Gelfren does not study Scicluna’s tweets but a series of such communications attributed to the Archbishop of the Church of Sweden, a Lutheran Church, which were tweeted during the summer of 2012. It had turned out that the tweets were not made by the Lutheran archbishop but an information officer within the Church who later identified himself. He tweeted in this manner to create a debate about the subject.

Gelfren’s study of this case raises a number of issues that should be kept in mind by the Church when it uses social media. I hasten to add all media, since the media is not a neutral conveyer of messages. The media mould the message, as rightly pointed out by Innis’s slogan that the things that words are written on are more important than the words themselves.

Through Twitter, for example, one can only communicate messages that can be expressed through only 140 characters, something which definitively influences what one can communicate. The social media is not in any way in the control of the Church or any large institution for that matter. Thus, the Church’s traditionally hierarchical way of communicating is definitively not suited to cyberspace.

Cyberspace is made of many centres. Mediatised society in the digital age is flat, rather than vertical.

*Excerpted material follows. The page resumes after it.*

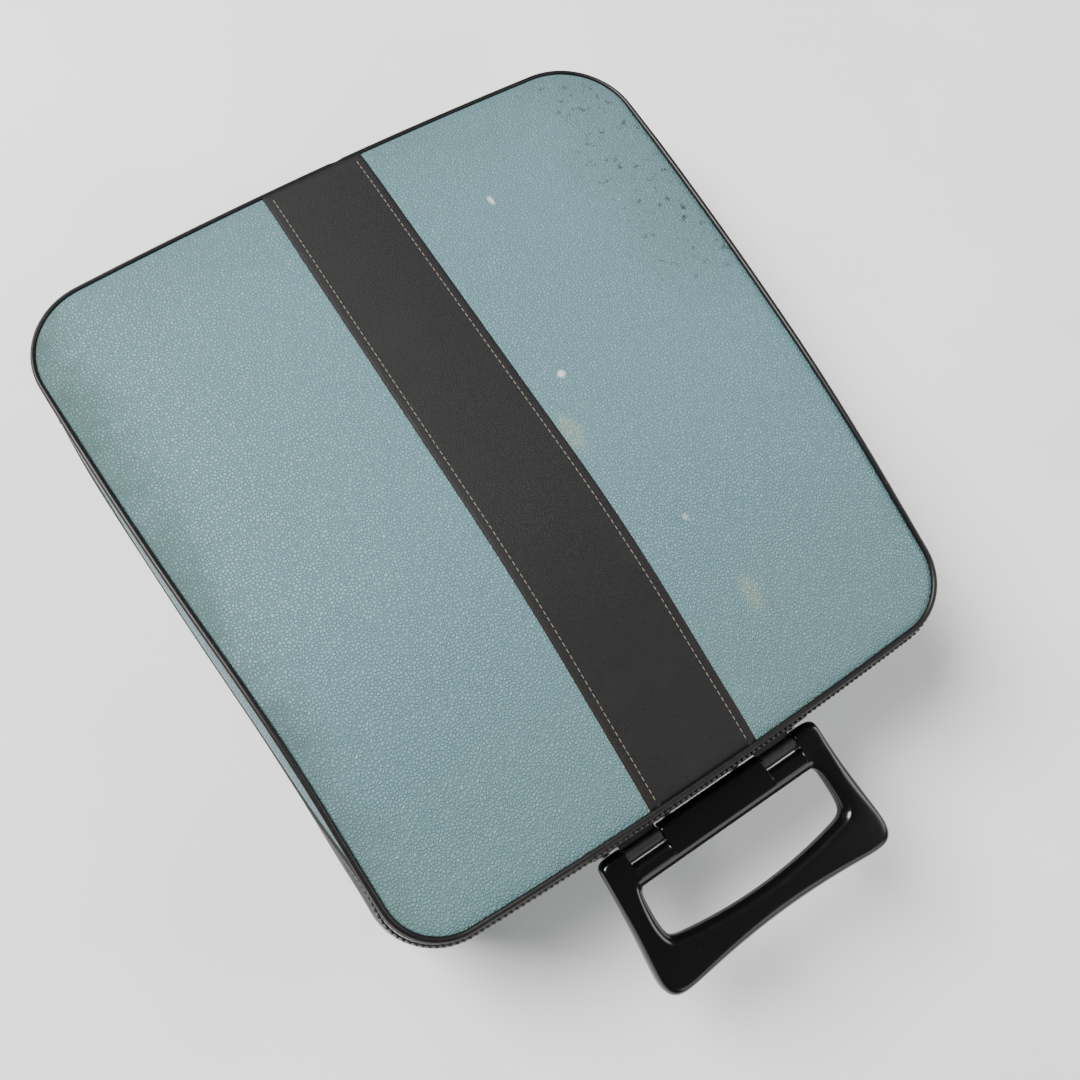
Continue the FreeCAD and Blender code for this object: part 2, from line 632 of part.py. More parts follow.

Institutional authority is challenged, many times not even recognised as an authority.

Traditional dogmatism is shunned, though a secular kind of dogmatism is rampant.

Whoever enters cyberspace does so on equal footing with the rest, while potentially opening oneself to unjust, uninformed and negative criticism.

The process of secularism makes the task of the Church harder in the blogosphere, even in countries such as Malta, marked as it is with a strong community of ‘cultured – in contrast to evangelised – Christians’ on one side, and the hardcore nostalgic on the other.

Scicluna seems to be conscious of all this, so much so he has made it amply clear that his ventures in cyberspace are not official pronouncements but personal opinions.

Some refute the possibility of this distinction, others are puzzled by it. I think it is legitimate for such a medium. Given these parameters this is a calculated risk well taken.

As Gelfren aptly notes: “If the Church wants to stay relevant, it has to adapt and learn how to engage in communication, an argument that is logical if one agrees with the concept of mediatised society.”